Figure 3: An HGTD module assembled at IFAE being tested in the gray room using the ALvin system after thermal cycling.
DMAPS (Monolithic Devices)
Depleted Monolithic Active Pixel Sensors (DMAPS) integrate both sensor and front-end electronics on a single substrate, avoiding the complicated sensor to chip interconnection process. Modern CMOS technologies allow a good radiation tolerance which draws a lot of interest as an alternative solution for tracking detectors in High Energy Physics (HEP). Furthermore, recently DMAPS are being explored for timing measurements.

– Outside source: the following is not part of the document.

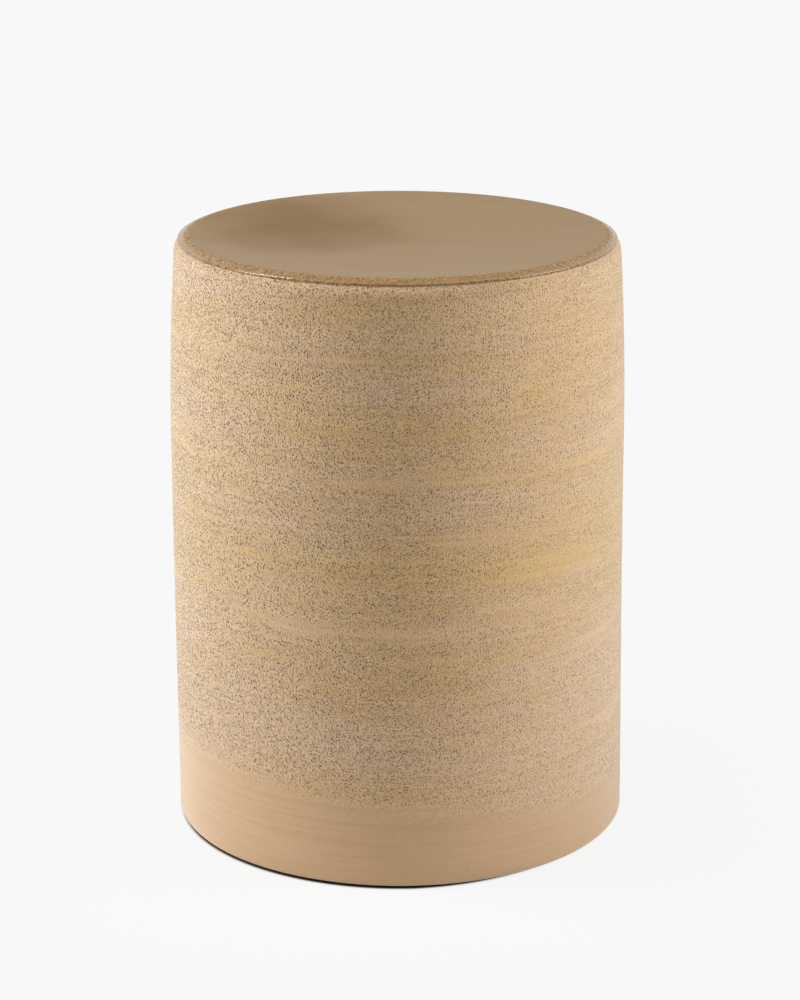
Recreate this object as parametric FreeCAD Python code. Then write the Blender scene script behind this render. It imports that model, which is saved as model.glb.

IFAE has been working on DAMPS timing, building up from an initial MiniCactus chip that was shown to deliver about 65 ps resolution. IFAE, together with IRFU (France), designed a new prototype using LFoundry 150 nm HV technology: the mini-CACTUS-V2 chip. This chip targets an improved jitter and recovery time which has been validated in post simulation. The chip was submitted in October 2023 and is expected by the first part of 2024. Y. Gan and R. Casanova are working on these monolithic devices. A designed monolithic photon counting detector submitted in 2022, H2M, was received in 2023. This ASIC was fabricated with a 65 nm CMOS process. First tests were successful and showed a correct operation of the device. More exhaustive tests are on-going.
Figure 4: Simulation of the jitter as a function of the injected charge for the MiniCactus V2 chip. It is expected that the chip will deliver a time resolution around 50 ps with a 10000 electron input signal.